I've driven all over the country, lived in many areas -- I never tire of all the various geographic themes, how the regions' people so often evoke the architecture of the land...
I was just starting to get back in touch with my B/W youth with my latest digital Point and Shoot, but it failed on me. My newer, "better" upgrade for my warranty service was a lesser camera in function, even though it had more Mega-pixels.
I have also discovered that post-processing digital efforts are beyond my patience level for the most part. Not my skills, just my patience and tolerance to sublimate my time and effort on it.
Then again, my overall point of view has been, if I didn't catch it in camera, then I didn't catch it at al. I recognize this may be seen as photographic snobbery, but, in truth, it was born of being extremely poor and being barely able to afford my film most of the time. I became what I called a "stingy" photographer. This meant I didn't snap photo after photo, I just couldn't afford to. I had to make each photograph count as well as I might.
In today's digital camera world, I am almost in heaven (I'm currently in digital photographic purgatory or limbo) because I can snap away with abandon and experiment with light, settings and angles without having to pay for film processing.

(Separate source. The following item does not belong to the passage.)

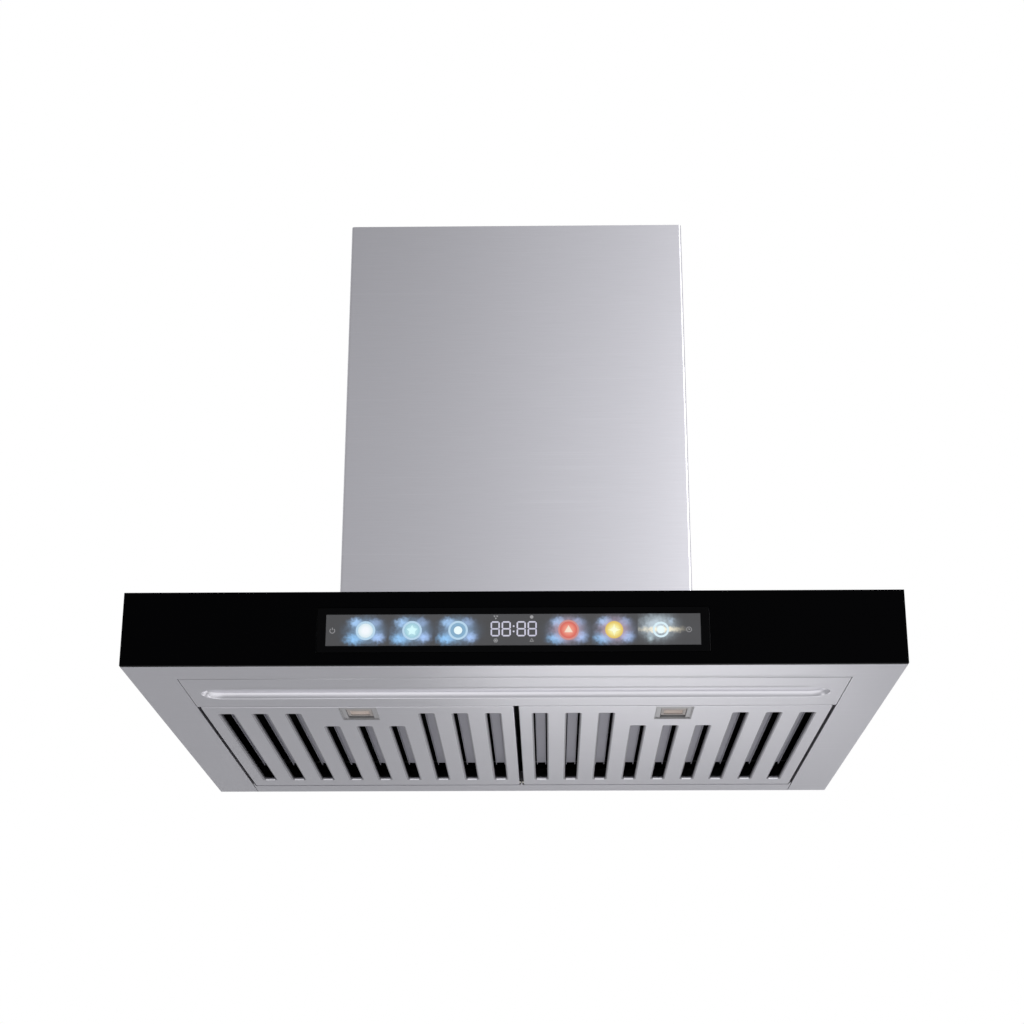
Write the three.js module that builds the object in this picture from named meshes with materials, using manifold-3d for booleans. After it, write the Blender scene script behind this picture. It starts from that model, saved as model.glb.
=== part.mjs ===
// Island range hood: a canopy with two hinged baffle filters and a black glass control front, a blower
// above it, and a telescopic chimney that hangs from a ceiling bracket. Millimetres, +Z up, front at -Y.
// The origin is the centre of the ceiling bracket's top face, and the hood is drawn pushed fully up.
import * as THREE from "three";
import { mergeVertices } from "three/addons/utils/BufferGeometryUtils.js";
import Module from "manifold-3d";

const wasm = await Module();
wasm.setup();

// ---- Driving dimensions ----
const clearance = 0.3; // between pieces that are fastened or seated together
const runningGap = 0.3; // round a shaft, pin or rod

const hoodWidth = 750;
const hoodDepth = 600;
const canopyHeight = 73;
const canopySheet = 1;
const sideFrameWidth = 46;
const frontFrameDepth = 51;
const openingLipHeight = 12;

const glassThickness = 5;
const bezelWidth = 375;
const bezelHeight = 44;
const bezelThickness = 4.4;
const windowSideMargin = 8.5; // bezel either side of the window
const windowEndMargin = 6.5; // bezel above and below it
const windowThickness = 2.3;
const windowLedge = 3;
const displayDrop = 38.5; // from the top of the glass to the middle of the display
const boardSeat = 2; // how far the board reaches over the bezel's ledge
const boardThickness = 1.6;
const boardHoleMargin = 2;

const frontPanelDepth = 111;
const frontPanelGap = 1;
const frontPanelSheet = 1;
const frontPanelSideGap = 0.8;
const keeperHeight = 18;
const grooveEndMargin = 13; // from the opening's side to the groove's end
const grooveWidth = 40;
const grooveSlope = 7;
const grooveDepth = 5.5;
const grooveRearShift = 3.5; // groove's middle behind the panel's middle

const rearRailDepth = 35;
const rearRailSheet = 1;
const rearRailHeight = 18;

const filterSideGap = 3.3;
const filterMiddleGap = 5.2;
const filterEndGap = 3;
const filterSheet = 0.8;
const filterRimHeight = 20;
const slotWidth = 14;
const slotPitch = 34.9;
const slotEdgeMargin = 15; // least steel between the outermost slot's middle and the filter's side
const slotRearMargin = 32;
const longSlotFrontMargin = 29;
const shortSlotFrontMargin = 86;
const shortSlotReach = 15; // slots this close beside the latch stop short of it
const slotFlangeHeight = 4.5;
const baffleWidth = 11;
const baffleRise = 17.5;
const baffleLipHeight = 2.5;
const baffleFrontMargin = 6;
const baffleRearMargin = 47; // the strips stop well short of the filter's rear rim
const baffleBarWidth = 6;
const baffleBarThickness = 1.6;

const hingeRodRadius = 1.6;
const hingeInset = 4;
const hingeRise = 3.4;
const hingeKnuckleWall = 1.2;
const hingeKnuckleLength = 24;
const hingeKnuckleSpread = 200;
const hingeKnuckleFoot = 3;
const hingeRodEndGap = 0.7;
const hingeEarThickness = 1.5;
const hingeEarReach = 4;

const latchTravel = 7;
const trayFrontGap = 0.8;
const trayWidth = 38.4;
const trayWall = 1.5;
const trayBorder = 1; // flat rim round the dished outer face
const trayRecess = 1.5;
const trayRoof = 0.8;
const trayDepth = 10;
const trayFlange = 3;
const pocketFrontLedge = 14; // tray floor in front of the finger pocket
const pullWidth = 26;
const pullLength = 31;
const pullThickness = 1.6;
const pullRise = 2.3;
const pullGap = 0.5;
const fingerCupLength = 17;
const fingerCupBorder = 3;
const fingerCupDepth = 5.1; // from the pull's underside to the cup's roof
const fingerCupWall = 1;
const tongueWidth = 16;
const tongueThickness = 2;
const tongueRise = 2.7; // tongue's underside above the pull's
const tongueEndGap = 0.4; // to its keeper on the front panel
const lugWidth = 6;
const lugThickness = 2;
const lugSetback = 2;
const springTurns = 4;
const springRadius = 2.2;
const springWireRadius = 0.4;
const springLength = 18;
const springRise = 0.6;

const chimneyHeight = 475; // ceiling to canopy with the hood pushed up
const chimneyWidth = 368;
const chimneyDepth = 300;
const chimneySheet = 1;
const chimneyBendRadius = 2;
const chimneyTopGap = 1;
const lapWidth = 24;
const nestSideGap = 8; // between the lower cover and the upper cover inside it
const nestFrontGap = 6;
const innerCoverEndGap = 20; // upper cover's lower edge above the canopy
const baseRingHeight = 14;
const lapFootGap = 5; // lap strips start above the base ring
const baseRingFlange = 8;
const baseRingSheet = 1.5;

const bracketThickness = 3;
const bracketRingWidth = 30;
const bracketLipHeight = 18;
const bracketLipThickness = 2;
const bracketHoleRadius = 4;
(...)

I can't shoot in B/W, though. Shooting in color and digitally processing them into B/W means I have to shoot in color while thinking B/W and that's godawful hard to do without the feedback. Granted, back in the analog film camera days, that's exactly what I had to do. Somehow, it seems that the digital conversions from color to B/W seem to lose their effective impact.
Anyway, just talking shop with someone who obviously can understand.
That's a great photo. Loved the look. Nothing to recommend on cold fingers -- when it gets really cold out here (which is rare) I have the same problem.
--r--
Walter, I've been looking for signs of spring since about Thanksgiving, not that I'm in a hurry for it or anything. Maybe it's the anticipation of spring that pulls us through winter, or maybe it's just that we resign ourselves somehow to appreciating winter as best we can because we know and accept (like we have a choice) what a long haul winter can be.
JustThinking, you reminded me of a writing teacher I once had (not in the biblical sense) who instilled in us an awareness of the importance of "place" to a writer--and, simply because she came from a place very far away from most of us, an appreciation of the value/importance of other people's "places." Or something like that. Long story, but she was a great teacher (whatever my own shortcomings as a learner might have been).
Dunniteowl, I think it would be cool to sit down over a beer or coffee for a while and talk shop. Sounds like we come from pretty much the same place, no matter how far apart our respective places may be. Digital isn't really photographic purgatory or limbo--it's just different from film. The "objective" is the same.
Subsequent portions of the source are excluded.